Later works include Escape from L.A. (1996), Vampires (1998), Ghosts of Mars (2001), and The Ward (2010), his final directorial effort. Carpenter’s influences—Howard Hawks, Nigel Kneale—blend genre mastery with social commentary, amassing a cult following. Now composing and podcasting, his legacy endures in homages worldwide.
Actor in the Spotlight: Jamie Lee Curtis
Jamie Lee Curtis, born November 22, 1958, in Santa Monica, California, to Hollywood legends Janet Leigh (Psycho) and Tony Curtis, inherited stardom’s glare early. Raised amid Tinseltown glamour and divorce strife, she attended Choate Rosemary Hall before UCLA theatre studies. Her screen debut came uncredited in Operation Petticoat (1959) as a toddler, but adulthood launched via TV’s Quincy M.E. (1977).
Halloween (1978) typecast her as scream queen, her Laurie Strode blending vulnerability and grit, earning ‘The Scream Queen’ moniker. She parlayed this into The Fog (1980), Prom Night (1980), Terror Train (1980), and Halloween II (1981). Breaking type, Trading Places (1983) showcased comedy, followed by True Lies (1994), action romp netting a Golden Globe.
Dramatic turns included Blue Steel (1990), My Girl (1991), and True Crime (1999). Horror returns: Halloween H20 (1998), Halloween: Resurrection (2002), Halloween (2018), Halloween Kills (2021), Halloween Ends (2022). Comedy triumphs: A Fish Called Wanda (1988, BAFTA win), My Stepmother Is an Alien (1988). TV: Anything But Love (1989-1992, Golden Globe), Scream Queens (2015-2016).

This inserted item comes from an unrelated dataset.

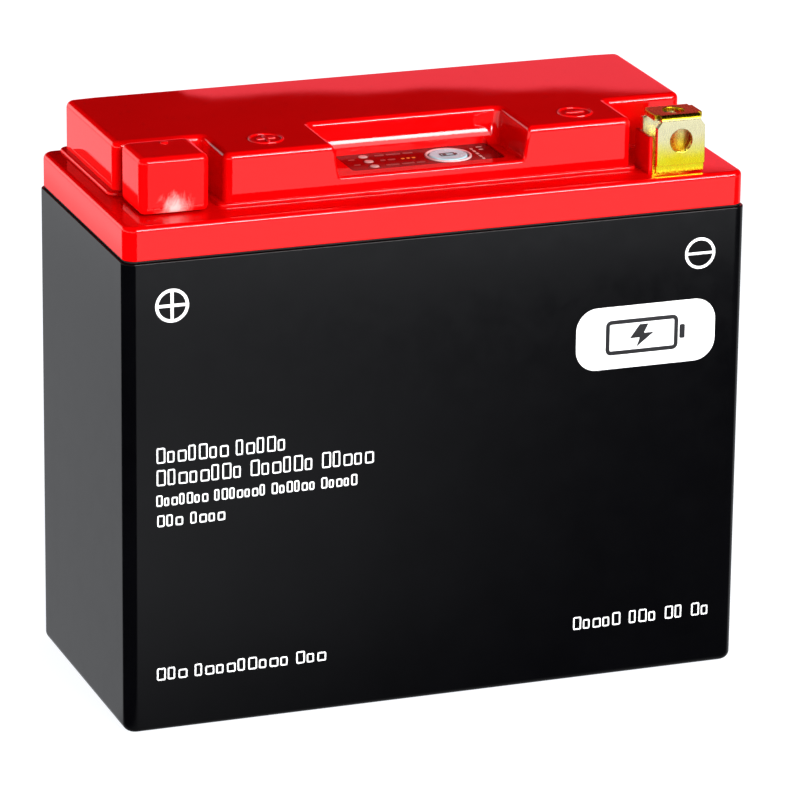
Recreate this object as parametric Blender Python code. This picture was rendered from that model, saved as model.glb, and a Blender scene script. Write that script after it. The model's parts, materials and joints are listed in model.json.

Recent accolades: Emmy for The Bear (2023), Oscar for Everything Everywhere All at Once (2022) as IRS agent Deirdre. Author of children’s books like Today I Feel Silly, activist for child literacy and adoption, married Christopher Guest since 1984. Filmography spans 50+ films, blending horror roots with versatile prowess.